1. Blah, Blah, Blah.

The Blabbermouth is the number one enemy of the good
conversation. The other party soon tunes out. Never letting
the other person get a word in, the word hog just continues
talking.

People who get paid to give talks run the risk of becoming
a blabbermouth. It’s an occupational hazard of becoming a
good speaker, to forget about the listening part of a
conversation.

2. Me, too!

Someone innocently starts a topic. The other person
basically grabs the ball and runs with it. (Or you might
say runs at the mouth with it.) You might mention that you
just saw a great movie. The ‘me, too’ talker will say: “Oh,
really? I saw the new Sci-Fi flick…”

Then ‘me, too’ starts to describe the movie he or she saw,
leaving you high and dry with your conversation starter.
This is something you might expect from time to time from
with a child, but you hope that an adult, with good
conversation skills won’t drive others away with such
annoying behavior.

3. Take My Advice.

At the drop of a hint of a problem, this person is quick to
offer advice. They are like a damn about to burst unless
they can find someone to dispatch their most needed advice
in the world. More men tend to ruin a good conversation
with this bad habit then women. Both men and women do it,
though.

There is nothing more annoying then talking to someone who
suddenly turns into one of your parents. If you have a bad
habit of doing this and are wisely trying to break it, let
the person finish what they were saying. Then you can ask
if they wanted an opinion or just wanted to express
themselves.

Chances are they have probably already thought of a
solution and just needed a sounding board. Don’t offer
advice unless asked for it, is still a good motto.

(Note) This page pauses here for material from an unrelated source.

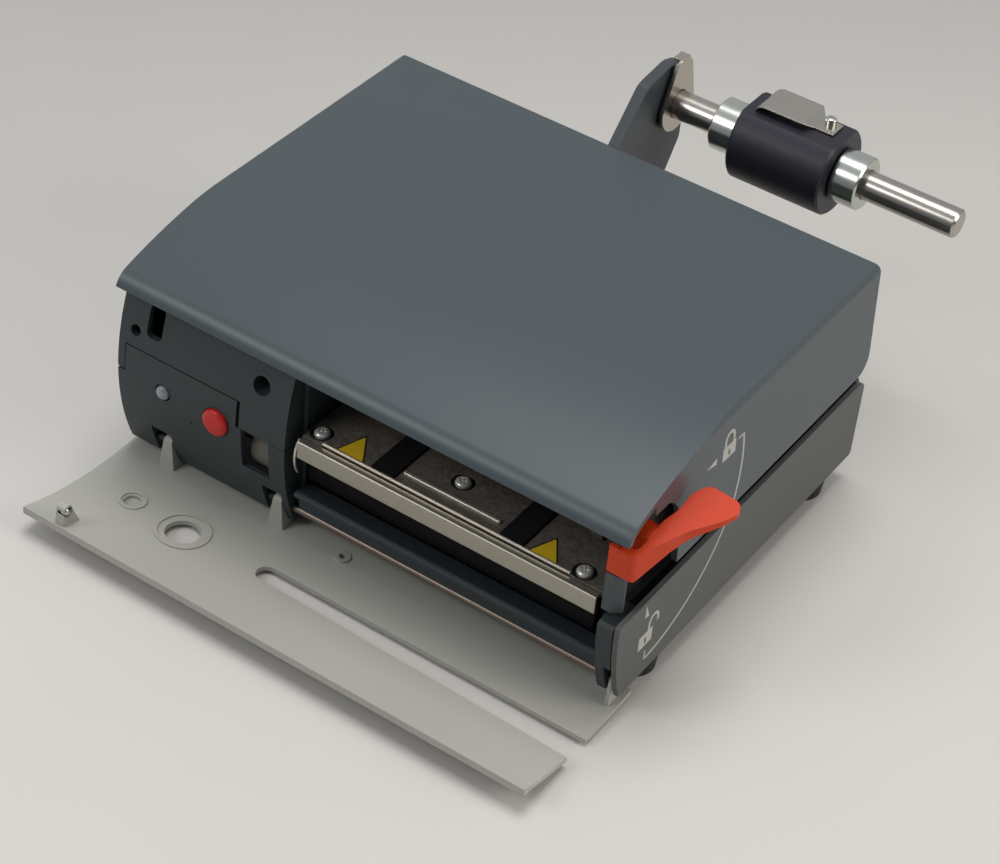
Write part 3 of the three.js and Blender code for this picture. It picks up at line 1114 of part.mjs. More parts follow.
// One of the screws that hold the arm's flange to the rear wall
function makeArmScrew(z) {
  const r = unwinder.screwRadius;
  return turned([[0, -overrun], [2 * r, -overrun], [2 * r, r * 0.6], [1.4 * r, 1.2 * r], [0, 1.4 * r]],
    new THREE.Matrix4().setPosition(armScrewX(), armFront + unwinder.flangeThick, z), 24);
}

// The steel shaft with its shoulder sleeve in the arm and the bolt end behind it
function makeUnwinderShaft() {
  const { shaftY: y, shaftZ: z, shaftRadius: r, shaftEnd, chamfer, armLeft, armThick, boltHeight } = unwinder;
  const start = armLeft - gap;
  const shoulder = armLeft + armThick - start;
  return join(
    turned([[0, 0], [unwinder.sleeve, 0], [unwinder.sleeve, shoulder], [r, shoulder],
      [r, shaftEnd - start - chamfer], [r - chamfer, shaftEnd - start], [0, shaftEnd - start]],
      latheX(start, y, z), 36),
    prismX(circle(y, z, unwinder.boltRadius, 6), start - boltHeight, start + overrun));
}
add('unwinder_shaft', makeUnwinderShaft(), finishes.steel);

// Backing pad and stainless hook plate, round the shaft and over the arm's top edge
function plateOutline(grow) {
  const { shaftY: y, shaftZ: z, plateRadius, plateHalf, plateTop } = unwinder;
  return [...arc(y, z, plateRadius - grow, 180, 360), [y + plateHalf - grow, plateTop - grow - wall],
    [y + plateHalf - grow - wall, plateTop - grow], [y - plateHalf / 2, plateTop - grow]];
}

function makePlate(from, sheet, grow) {
  return cut(prismX(plateOutline(grow), from, from + sheet),
    rodX(unwinder.shaftY, unwinder.shaftZ, unwinder.shaftRadius + gap, from - overrun,
    from + sheet + overrun, 32));
}
const padLeft = unwinder.armLeft + unwinder.armThick + gap;
const plateFrom = padLeft + unwinder.padSheet + gap;
add('unwinder_backing_pad', makePlate(padLeft, unwinder.padSheet, overrun), finishes.black);

function makeHookPlate() {
  const { shaftY, plateSheet, plateTop, foldDepth, foldLength, foldShift, top } = unwinder;
  const low = Math.max(plateTop, top + gap) - plateSheet / 2;
  const middle = shaftY + foldShift;
  const fold = block(plateFrom - foldDepth, plateFrom + plateSheet, middle - foldLength / 2,
    middle + foldLength / 2,
    low, low + plateSheet);
  return join(makePlate(plateFrom, plateSheet, 0), fold);
}
add('unwinder_hook_plate', makeHookPlate(), finishes.steel);

// Two set collars with their set screws' bores
function makeCollar(x) {
  const { shaftY: y, shaftZ: z, shaftRadius: r, collarRadius, collarWidth, chamfer } = unwinder;
  const ring = turned([[r + gap, 0], [collarRadius - chamfer, 0], [collarRadius, chamfer],
    [collarRadius, collarWidth - chamfer], [collarRadius - chamfer, collarWidth], [r + gap, collarWidth],
    [r + gap, 0]], latheX(x, y, z), 28);
  return cut(ring, rodZ(x + collarWidth / 2, y, r / 3, z - 2 * collarRadius, z - collarRadius * 0.75, 16));
}
const outerCollar = unwinder.coreLeft + unwinder.coreLength + gap;
add('set_collar_inner', makeCollar(unwinder.innerCollar), finishes.zinc);
add('set_collar_outer', makeCollar(outerCollar), finishes.zinc);

// The core that the label roll is pushed on, with a flat for its leaf spring
function makeCore() {
  const { shaftY: y, shaftZ: z, coreRadius, coreBore, coreLeft, coreLength, chamfer, flatHeight } = unwinder;
  const sleeve = turned([[coreBore, 0], [coreRadius - chamfer, 0], [coreRadius, chamfer],
    [coreRadius, coreLength - chamfer], [coreRadius - chamfer, coreLength], [coreBore, coreLength],
    [coreBore, 0]],
    latheX(coreLeft, y, z), 40);
  const flat = block(coreLeft - overrun, coreLeft + coreLength + overrun, y - coreRadius, y + coreRadius,
    z + flatHeight, z + 2 * coreRadius);
  return cut(sleeve, flat, rodZ(leafScrewX(), y + leaf.shift, leaf.screwRadius / 2 + gap,
    z + coreBore + overrun,
    z + 2 * coreRadius, 16));
}
const leafScrewX = () => leaf.left + leaf.screwX;
add('unwinder_core', makeCore(), finishes.core);

function makeLeaf() {
  const low = unwinder.shaftZ + unwinder.flatHeight + gap;
  const { left, flat, bend, length, width, tabWidth, sheet, rise, screwRadius: r, screwHeight: high } = leaf;
  const y = unwinder.shaftY + leaf.shift;
  const line = [[left, low], [left + bend, low + rise], [left + flat, low + rise], [left + flat + bend, low],
    [left + length, low]];
  const back = line.map(([x, z]) => [x, z + sheet]).reverse();
  const plan = prismZ([[left, y - width / 2], [left + flat, y - width / 2],
    [left + flat + bend, y - tabWidth / 2],
    [left + length, y - tabWidth / 2], [left + length, y + tabWidth / 2],
    [left + flat + bend, y + tabWidth / 2],
    [left + flat, y + width / 2], [left, y + width / 2]], low, low + rise + sheet);
  const seat = low + sheet;
  const screw = turned([[0, seat - 2 * high], [r / 2, seat - 2 * high], [r / 2, seat - gap], [r, seat - gap],
    [r, seat + high / 2], [r * 0.6, seat + high], [0, seat + high]], latheUp(leafScrewX(), y, 0), 20);
  return join(common(prismY([...line, ...back], y - width, y + width), plan), screw);
}
add('leaf_spring', makeLeaf(), finishes.steel);

// The origin is the bottom centre of the whole printer
printer.updateMatrixWorld(true);
const reach = new THREE.Box3().setFromObject(printer, true);
const middle = reach.getCenter(new THREE.Vector3());
printer.position.set(-middle.x, -middle.y, -reach.min.z);

export default printer;
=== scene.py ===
"""Looks of the portable label printer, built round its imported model.

Shapes are drawn in millimetres in the body's own frame: x to the right, y to the back, z up, with zero
at the left side, the front and the underside of the lower panels. Bench.place() turns them into metres
in the row frame.
"""

import json
import logging
import math
from collections.abc import Callable
from dataclasses import dataclass, field
from enum import Enum

import bmesh
import bpy
from mathutils import Matrix, Vector

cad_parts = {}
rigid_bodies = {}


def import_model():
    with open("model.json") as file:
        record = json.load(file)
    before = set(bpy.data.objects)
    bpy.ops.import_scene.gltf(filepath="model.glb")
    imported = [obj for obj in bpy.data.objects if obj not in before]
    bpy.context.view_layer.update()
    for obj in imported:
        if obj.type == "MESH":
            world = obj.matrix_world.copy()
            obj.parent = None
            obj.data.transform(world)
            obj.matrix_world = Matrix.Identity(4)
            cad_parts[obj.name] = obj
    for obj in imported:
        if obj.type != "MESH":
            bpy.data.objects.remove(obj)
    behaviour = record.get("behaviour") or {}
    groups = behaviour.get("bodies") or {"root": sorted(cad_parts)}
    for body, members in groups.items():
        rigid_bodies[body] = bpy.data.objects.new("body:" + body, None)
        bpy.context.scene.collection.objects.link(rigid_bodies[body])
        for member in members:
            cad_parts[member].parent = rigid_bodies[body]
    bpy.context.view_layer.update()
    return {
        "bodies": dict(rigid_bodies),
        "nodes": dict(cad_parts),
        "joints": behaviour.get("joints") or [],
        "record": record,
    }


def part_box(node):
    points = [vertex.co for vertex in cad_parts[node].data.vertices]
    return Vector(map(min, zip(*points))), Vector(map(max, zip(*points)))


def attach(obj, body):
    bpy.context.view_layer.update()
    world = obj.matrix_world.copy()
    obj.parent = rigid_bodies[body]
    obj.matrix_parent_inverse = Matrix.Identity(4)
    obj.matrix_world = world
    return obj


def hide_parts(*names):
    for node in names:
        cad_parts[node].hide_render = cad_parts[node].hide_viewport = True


log = logging.getLogger("label_printer")

Point = tuple[float, float]
Triple = tuple[float, float, float]
Quad = tuple[float, float, float, float]
Outline = list[Point]
Socket = bpy.types.NodeSocket

MILLIMETRE = 0.001
GAP = 0.3
OVERRUN = 1.0
WALL = 2.6
CHORD_TOLERANCE = 0.012
TALL = 91.0
SHAFT_RADIUS = 3.0
SHAFT_BORE = 3.3
ROD_AXIS = (4.0, 2.2)
ROD_BORE = 1.9
HEAD_FULLNESS = 0.7


class Axis(Enum):
    """The direction that an outline is extruded or turned along."""

    X = "x"
    Y = "y"
    Z = "z"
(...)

4. We now interrupt this program, because we are rude.

Interrupting before your conversation partner has had a
chance to finish their thought is annoying. It shows that
you think what you have to say is much more important than
what the other person is saying.

5. Contradiction.

A good conversation doesn’t play the ‘I’m right so you
should be wrong’ game. A better way is to let the person
finish. Then say, ” I have a different view than yours.
I’ll explain…” If you’ve allowed the other person a chance
to explain their viewpoint, they are more likely to listen
to yours.

6. Minimal Contributions Only.

There is a big difference between active listening and
someone who only takes from a conversation, but never
offers anything. It’s hard to trust someone who expects you
to contribute personal information while they sit quietly,
with a minimum of contribution.

Following these pointers will help you be able to carry on
effective and interesting small talk conversations. You can
avoid those strange periods of silence where you never
quite know what to say.

You will also be able to make the other person feel good
about your conversation. Small talk can be a good time. You
just have to know the right way to do it.

If your problem is not knowing what to talk about when you
are on a date then you need to check out David D’s
Double your Dating now.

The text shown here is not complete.